A frenulum (also called frenum, lingual frenum, or lingual frenulum) is a band of tissue that connects the tongue to the floor of your mouth, and your lips to your gums. The tongue frenulum, for instance, is the small fold of tissue connecting the bottom of your tongue to the floor of your mouth.

In some cases, the frenum is too short, tight or tough, and basically does its job too well. The inhibited movement causes difficulty with regular tasks like eating and talking, or hurts proper development in children, leading to aesthetic problems.   Most commonly, your child is lip tied or tongue tied.

A Lip Tie (labial tie) is the tissue that connects the upper lip to the upper gums. Sometimes this tissue is too thick, too tight, or both.  The presence of a lip tie (upper lip tie) are mostly found in newborns and infants and are breastfeeding related.

A Tongue Tie is a condition when the frenulum connecting the tongue to the bottom of the mouth is too short, therefore restricting the range of motion of the tongue. The medical term for a tongue tie is Ankylglossia.

How Do I Know If My Child’s Frenulum is a Problem?

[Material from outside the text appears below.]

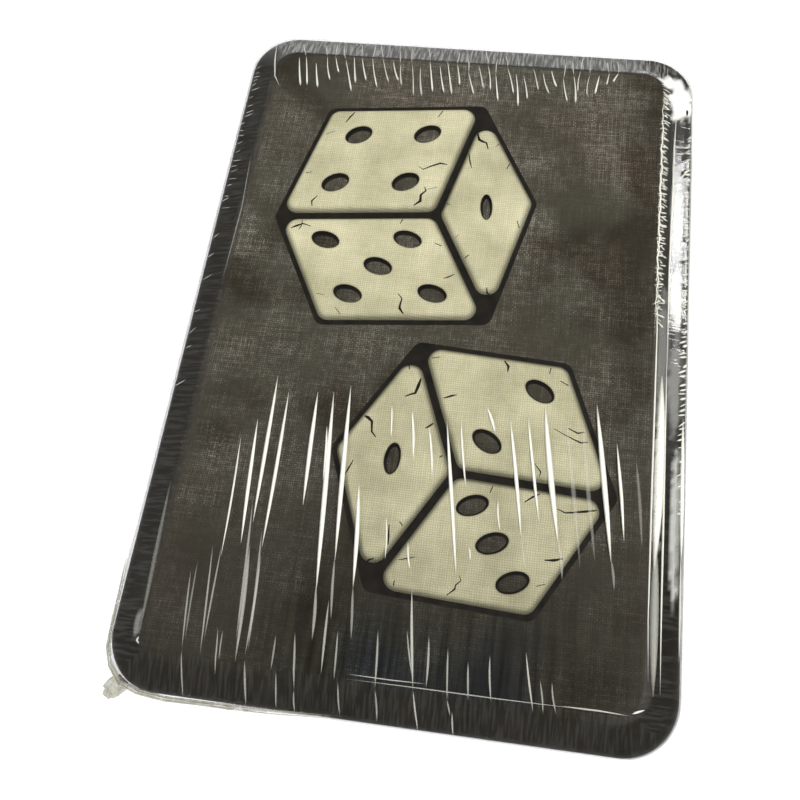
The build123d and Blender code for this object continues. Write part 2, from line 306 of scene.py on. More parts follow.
def bone_print():
    n = Finish("bone_print")
    height, tone = weave(n)
    tone = n.math("MULTIPLY_ADD", tone, 0.5, 0.5)
    thread = n.math("MULTIPLY_ADD", n.times(height, tone), 0.62, 0.72)
    mottle = n.noise(90.0, 5.0, roughness=0.65)
    mottle = n.ramp(mottle, (0.3, (0.43, 0.405, 0.255, 1)), (0.7, (0.68, 0.64, 0.43, 1)))
    # the print darkens towards the relief's edges and down the pips: partly printed shading, partly painted
    # shade of the relief
    shade = n.ramp(n.attribute("shade"), (0.0, 0.30), (0.55, 0.82), (1.0, 1.0))
    along = n.add("SeparateXYZ", {0: n.place()}).outputs[1]
    # painted shade: the bone print darkens towards the near end, where the light falls off
    painted_falloff = n.ramp(n.math("MULTIPLY_ADD", along, 8.0, 0.5), (0.1, 0.76), (0.6, 1.0))
    shade = n.tint(shade, painted_falloff)
    colour = n.tint(n.tint(mottle, thread), shade)
    return n.done(n.principled(Base_Color=colour, Roughness=0.5, Specular_IOR_Level=0.3))


def bare_tin():
    n = Finish("tin_bare")
    rolled = n.noise(1.0, 3.0, n.place((9000, 120, 300)))
    tone = n.ramp(rolled, (0.3, (0.52, 0.51, 0.49, 1)), (0.7, (0.66, 0.65, 0.62, 1)))
    normal = n.bump(rolled, 0.004 * MM, 0.5)
    return n.done(n.principled(Base_Color=tone, Metallic=1.0, Roughness=0.32, Normal=normal))


def tray_coat():
    n = Finish("tray_coat")
    tone = n.ramp(n.noise(80.0, 4.0), (0.3, (0.012, 0.0115, 0.010, 1)), (0.7, (0.020, 0.019, 0.016, 1)))
    shader = n.principled(Base_Color=tone, Roughness=0.35, Normal=n.bump(n.noise(1200.0), 0.01 * MM, 0.4))
    return n.done(shader)


def foam(name, dark, light):
    n = Finish(name)
    cells = n.add("TexVoronoi", {"Vector": n.place(), "Scale": 2600.0}).outputs["Distance"]
    tone = n.ramp(n.math("ADD", n.times(cells, 0.6), n.times(n.noise(900.0), 0.5)),
                  (0.2, dark), (0.8, light))
    shader = n.principled(Base_Color=tone, Roughness=0.95, Normal=n.bump(cells, 0.12 * MM, 0.8))
    return n.done(shader)


def dice_resin():
    n = Finish("resin")
    swirl = {"Vector": n.place(), "Scale": 90.0, "Detail": 4.0, "Distortion": 2.5}
    swirl = n.add("TexNoise", swirl).outputs[0]
    tone = n.ramp(swirl, (0.35, (0.36, 0.33, 0.20, 1)), (0.65, (0.60, 0.56, 0.40, 1)))
    shader = n.principled(Base_Color=tone, Roughness=0.22, Coat_Weight=0.5, Coat_Roughness=0.08)
    return n.done(shader)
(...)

The diagnosis for a tongue tie is provided during a physical exam. Doctors have screening tools to judge various characteristics of the tongue’s appearance and mobility.  Common symptoms that you may notice in infants and/or children include

Infants:

  • Poor latch
  • Slides off nipple or falls asleep while attempting to latch
  • Colic symptoms
  • Reflux symptoms
  • Poor weight gain
  • Continuous feedings
  • Gumming or chewing of the nipple
  • Unable to take a pacifier or bottle

Older children:

  • Difficulty keeping teeth clean
  • Pulling/receding gums
  • Difficulty eating or speaking
  • Pain

Nursing moms may notice:

  • Creased, cracked, bruised or blistered nipples
  • Bleeding nipples
  • Incomplete breast drainage
  • Infected nipples or breasts
  • Plugged ducts
  • Mastitis (inflammation of the breast)
  • Nipple thrush

This can be treated with a minor laser surgery called a frenectomy.

What is a Frenectomy?

A Laser Frenectomy (also referred to as frenulectomy or lingual frenectomy) is a procedure that uses a soft tissue laser to repair the frenulum (mostly for children).

A soft tissue laser does NOT cut, it is more a “vaporization” of tissue that occurs with light energy.  There is very little discomfort and almost no bleeding from the laser procedure.  Lasers sterilize at touch therefore have less risk of infection.  The healing is very quick – a laser stimulates bio-regeneration and healing.

The result is beautiful tissue, less chance of relapse.  The operation generally takes less than fifteen minutes.

How Long Does It Take To Recover?

For children under two, we don’t typically have to use local anesthetic.  Infants are often able to feed immediately after the surgery with improved latch and reduced breast pain.